The problem
Copy out the complete listing, word for word.

Collected material
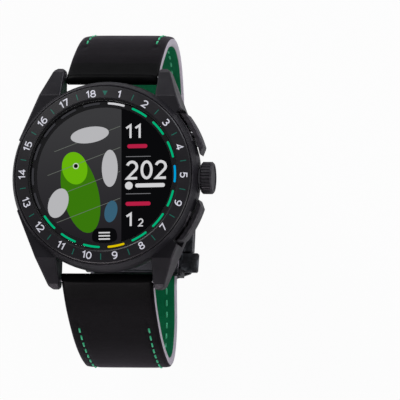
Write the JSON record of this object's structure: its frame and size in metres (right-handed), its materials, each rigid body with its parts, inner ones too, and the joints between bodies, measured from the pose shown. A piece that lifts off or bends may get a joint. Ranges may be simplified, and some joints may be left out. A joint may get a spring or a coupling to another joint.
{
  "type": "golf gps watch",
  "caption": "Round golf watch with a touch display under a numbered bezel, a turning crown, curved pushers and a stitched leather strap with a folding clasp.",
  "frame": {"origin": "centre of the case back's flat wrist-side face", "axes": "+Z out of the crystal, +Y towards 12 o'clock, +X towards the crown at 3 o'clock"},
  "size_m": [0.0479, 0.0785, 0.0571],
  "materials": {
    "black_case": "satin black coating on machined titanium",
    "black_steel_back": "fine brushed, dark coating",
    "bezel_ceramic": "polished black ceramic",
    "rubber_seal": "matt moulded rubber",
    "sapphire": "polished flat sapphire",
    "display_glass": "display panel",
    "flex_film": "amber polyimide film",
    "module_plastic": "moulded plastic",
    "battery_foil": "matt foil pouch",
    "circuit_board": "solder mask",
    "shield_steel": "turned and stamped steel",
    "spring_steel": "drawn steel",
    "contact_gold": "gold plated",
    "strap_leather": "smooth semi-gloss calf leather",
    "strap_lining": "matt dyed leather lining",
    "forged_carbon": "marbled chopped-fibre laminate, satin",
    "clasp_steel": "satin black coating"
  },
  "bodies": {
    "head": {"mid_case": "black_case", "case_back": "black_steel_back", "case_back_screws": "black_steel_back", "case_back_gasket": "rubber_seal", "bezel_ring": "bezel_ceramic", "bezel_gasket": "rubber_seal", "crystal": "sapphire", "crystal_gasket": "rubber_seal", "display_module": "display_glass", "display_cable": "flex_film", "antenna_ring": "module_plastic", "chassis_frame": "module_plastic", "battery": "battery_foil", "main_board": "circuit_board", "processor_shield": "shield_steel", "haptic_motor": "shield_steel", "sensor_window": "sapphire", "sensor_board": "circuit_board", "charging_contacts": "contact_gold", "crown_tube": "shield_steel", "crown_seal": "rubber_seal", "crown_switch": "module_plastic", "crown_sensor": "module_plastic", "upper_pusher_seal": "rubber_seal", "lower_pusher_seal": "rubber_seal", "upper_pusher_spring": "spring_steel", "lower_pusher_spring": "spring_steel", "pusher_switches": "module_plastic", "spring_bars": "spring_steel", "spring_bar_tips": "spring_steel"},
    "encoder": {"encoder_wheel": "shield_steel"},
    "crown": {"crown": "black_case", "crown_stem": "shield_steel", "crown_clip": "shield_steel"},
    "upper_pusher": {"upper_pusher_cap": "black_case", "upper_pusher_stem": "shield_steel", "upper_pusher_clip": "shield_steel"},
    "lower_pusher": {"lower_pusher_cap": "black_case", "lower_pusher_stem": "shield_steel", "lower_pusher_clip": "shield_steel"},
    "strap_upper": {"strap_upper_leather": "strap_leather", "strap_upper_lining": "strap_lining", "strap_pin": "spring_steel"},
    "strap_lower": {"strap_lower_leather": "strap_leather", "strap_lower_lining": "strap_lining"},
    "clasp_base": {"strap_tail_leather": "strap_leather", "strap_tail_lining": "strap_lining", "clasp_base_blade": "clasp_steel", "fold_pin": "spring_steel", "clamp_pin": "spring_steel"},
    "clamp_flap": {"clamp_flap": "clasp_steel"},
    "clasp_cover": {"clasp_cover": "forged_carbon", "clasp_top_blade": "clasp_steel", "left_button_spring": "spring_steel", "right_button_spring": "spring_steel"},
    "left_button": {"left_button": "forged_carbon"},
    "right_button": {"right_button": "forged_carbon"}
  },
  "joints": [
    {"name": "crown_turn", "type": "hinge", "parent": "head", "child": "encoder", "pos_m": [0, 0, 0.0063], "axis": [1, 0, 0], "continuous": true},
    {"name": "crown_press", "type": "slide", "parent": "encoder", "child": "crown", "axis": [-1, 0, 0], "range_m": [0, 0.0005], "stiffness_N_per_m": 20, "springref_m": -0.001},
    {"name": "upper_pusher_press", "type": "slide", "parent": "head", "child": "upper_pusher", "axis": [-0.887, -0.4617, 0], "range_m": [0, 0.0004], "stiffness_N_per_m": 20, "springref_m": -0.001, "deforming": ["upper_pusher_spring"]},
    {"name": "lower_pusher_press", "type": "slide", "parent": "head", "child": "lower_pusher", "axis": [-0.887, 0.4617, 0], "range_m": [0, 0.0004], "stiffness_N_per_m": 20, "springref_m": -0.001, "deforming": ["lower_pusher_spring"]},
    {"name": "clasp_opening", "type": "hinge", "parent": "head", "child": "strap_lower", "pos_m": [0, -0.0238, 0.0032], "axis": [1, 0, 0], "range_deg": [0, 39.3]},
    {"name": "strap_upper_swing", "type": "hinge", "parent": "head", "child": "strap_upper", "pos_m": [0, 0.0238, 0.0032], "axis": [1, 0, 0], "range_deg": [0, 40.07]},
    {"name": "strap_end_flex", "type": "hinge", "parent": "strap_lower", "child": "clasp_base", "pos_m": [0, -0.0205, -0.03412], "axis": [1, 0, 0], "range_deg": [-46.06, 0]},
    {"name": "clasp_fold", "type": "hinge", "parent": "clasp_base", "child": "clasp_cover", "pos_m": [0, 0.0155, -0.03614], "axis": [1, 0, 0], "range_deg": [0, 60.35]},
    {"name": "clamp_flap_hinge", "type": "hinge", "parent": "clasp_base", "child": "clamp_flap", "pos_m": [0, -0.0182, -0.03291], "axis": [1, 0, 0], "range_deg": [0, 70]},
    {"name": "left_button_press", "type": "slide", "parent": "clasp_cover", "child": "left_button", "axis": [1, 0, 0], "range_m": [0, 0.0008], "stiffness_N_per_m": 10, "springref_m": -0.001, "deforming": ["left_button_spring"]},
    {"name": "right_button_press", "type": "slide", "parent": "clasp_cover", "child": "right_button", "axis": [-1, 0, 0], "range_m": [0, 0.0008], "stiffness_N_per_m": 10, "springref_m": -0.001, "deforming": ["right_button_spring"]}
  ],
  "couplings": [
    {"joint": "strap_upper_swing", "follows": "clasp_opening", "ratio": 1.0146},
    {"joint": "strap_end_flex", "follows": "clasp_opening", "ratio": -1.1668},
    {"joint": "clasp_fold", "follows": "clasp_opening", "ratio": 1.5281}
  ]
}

Exercise response
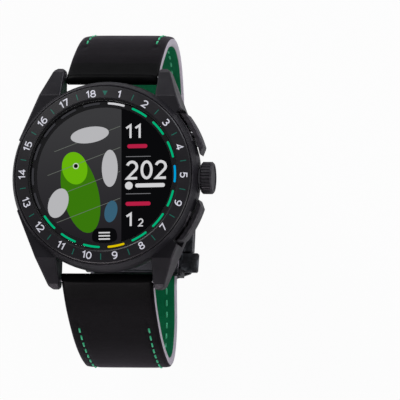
Write the JSON record of this object's structure: its frame and size in metres (right-handed), its materials, each rigid body with its parts, inner ones too, and the joints between bodies, measured from the pose shown. A piece that lifts off or bends may get a joint. Ranges may be simplified, and some joints may be left out. A joint may get a spring or a coupling to another joint.
{
  "type": "golf gps watch",
  "caption": "Round golf watch with a touch display under a numbered bezel, a turning crown, curved pushers and a stitched leather strap with a folding clasp.",
  "frame": {"origin": "centre of the case back's flat wrist-side face", "axes": "+Z out of the crystal, +Y towards 12 o'clock, +X towards the crown at 3 o'clock"},
  "size_m": [0.0479, 0.0785, 0.0571],
  "materials": {
    "black_case": "satin black coating on machined titanium",
    "black_steel_back": "fine brushed, dark coating",
    "bezel_ceramic": "polished black ceramic",
    "rubber_seal": "matt moulded rubber",
    "sapphire": "polished flat sapphire",
    "display_glass": "display panel",
    "flex_film": "amber polyimide film",
    "module_plastic": "moulded plastic",
    "battery_foil": "matt foil pouch",
    "circuit_board": "solder mask",
    "shield_steel": "turned and stamped steel",
    "spring_steel": "drawn steel",
    "contact_gold": "gold plated",
    "strap_leather": "smooth semi-gloss calf leather",
    "strap_lining": "matt dyed leather lining",
    "forged_carbon": "marbled chopped-fibre laminate, satin",
    "clasp_steel": "satin black coating"
  },
  "bodies": {
    "head": {"mid_case": "black_case", "case_back": "black_steel_back", "case_back_screws": "black_steel_back", "case_back_gasket": "rubber_seal", "bezel_ring": "bezel_ceramic", "bezel_gasket": "rubber_seal", "crystal": "sapphire", "crystal_gasket": "rubber_seal", "display_module": "display_glass", "display_cable": "flex_film", "antenna_ring": "module_plastic", "chassis_frame": "module_plastic", "battery": "battery_foil", "main_board": "circuit_board", "processor_shield": "shield_steel", "haptic_motor": "shield_steel", "sensor_window": "sapphire", "sensor_board": "circuit_board", "charging_contacts": "contact_gold", "crown_tube": "shield_steel", "crown_seal": "rubber_seal", "crown_switch": "module_plastic", "crown_sensor": "module_plastic", "upper_pusher_seal": "rubber_seal", "lower_pusher_seal": "rubber_seal", "upper_pusher_spring": "spring_steel", "lower_pusher_spring": "spring_steel", "pusher_switches": "module_plastic", "spring_bars": "spring_steel", "spring_bar_tips": "spring_steel"},
    "encoder": {"encoder_wheel": "shield_steel"},
    "crown": {"crown": "black_case", "crown_stem": "shield_steel", "crown_clip": "shield_steel"},
    "upper_pusher": {"upper_pusher_cap": "black_case", "upper_pusher_stem": "shield_steel", "upper_pusher_clip": "shield_steel"},
    "lower_pusher": {"lower_pusher_cap": "black_case", "lower_pusher_stem": "shield_steel", "lower_pusher_clip": "shield_steel"},
    "strap_upper": {"strap_upper_leather": "strap_leather", "strap_upper_lining": "strap_lining", "strap_pin": "spring_steel"},
    "strap_lower": {"strap_lower_leather": "strap_leather", "strap_lower_lining": "strap_lining"},
    "clasp_base": {"strap_tail_leather": "strap_leather", "strap_tail_lining": "strap_lining", "clasp_base_blade": "clasp_steel", "fold_pin": "spring_steel", "clamp_pin": "spring_steel"},
    "clamp_flap": {"clamp_flap": "clasp_steel"},
    "clasp_cover": {"clasp_cover": "forged_carbon", "clasp_top_blade": "clasp_steel", "left_button_spring": "spring_steel", "right_button_spring": "spring_steel"},
    "left_button": {"left_button": "forged_carbon"},
    "right_button": {"right_button": "forged_carbon"}
  },
  "joints": [
    {"name": "crown_turn", "type": "hinge", "parent": "head", "child": "encoder", "pos_m": [0, 0, 0.0063], "axis": [1, 0, 0], "continuous": true},
    {"name": "crown_press", "type": "slide", "parent": "encoder", "child": "crown", "axis": [-1, 0, 0], "range_m": [0, 0.0005], "stiffness_N_per_m": 20, "springref_m": -0.001},
    {"name": "upper_pusher_press", "type": "slide", "parent": "head", "child": "upper_pusher", "axis": [-0.887, -0.4617, 0], "range_m": [0, 0.0004], "stiffness_N_per_m": 20, "springref_m": -0.001, "deforming": ["upper_pusher_spring"]},
    {"name": "lower_pusher_press", "type": "slide", "parent": "head", "child": "lower_pusher", "axis": [-0.887, 0.4617, 0], "range_m": [0, 0.0004], "stiffness_N_per_m": 20, "springref_m": -0.001, "deforming": ["lower_pusher_spring"]},
    {"name": "clasp_opening", "type": "hinge", "parent": "head", "child": "strap_lower", "pos_m": [0, -0.0238, 0.0032], "axis": [1, 0, 0], "range_deg": [0, 39.3]},
    {"name": "strap_upper_swing", "type": "hinge", "parent": "head", "child": "strap_upper", "pos_m": [0, 0.0238, 0.0032], "axis": [1, 0, 0], "range_deg": [0, 40.07]},
    {"name": "strap_end_flex", "type": "hinge", "parent": "strap_lower", "child": "clasp_base", "pos_m": [0, -0.0205, -0.03412], "axis": [1, 0, 0], "range_deg": [-46.06, 0]},
    {"name": "clasp_fold", "type": "hinge", "parent": "clasp_base", "child": "clasp_cover", "pos_m": [0, 0.0155, -0.03614], "axis": [1, 0, 0], "range_deg": [0, 60.35]},
    {"name": "clamp_flap_hinge", "type": "hinge", "parent": "clasp_base", "child": "clamp_flap", "pos_m": [0, -0.0182, -0.03291], "axis": [1, 0, 0], "range_deg": [0, 70]},
    {"name": "left_button_press", "type": "slide", "parent": "clasp_cover", "child": "left_button", "axis": [1, 0, 0], "range_m": [0, 0.0008], "stiffness_N_per_m": 10, "springref_m": -0.001, "deforming": ["left_button_spring"]},
    {"name": "right_button_press", "type": "slide", "parent": "clasp_cover", "child": "right_button", "axis": [-1, 0, 0], "range_m": [0, 0.0008], "stiffness_N_per_m": 10, "springref_m": -0.001, "deforming": ["right_button_spring"]}
  ],
  "couplings": [
    {"joint": "strap_upper_swing", "follows": "clasp_opening", "ratio": 1.0146},
    {"joint": "strap_end_flex", "follows": "clasp_opening", "ratio": -1.1668},
    {"joint": "clasp_fold", "follows": "clasp_opening", "ratio": 1.5281}
  ]
}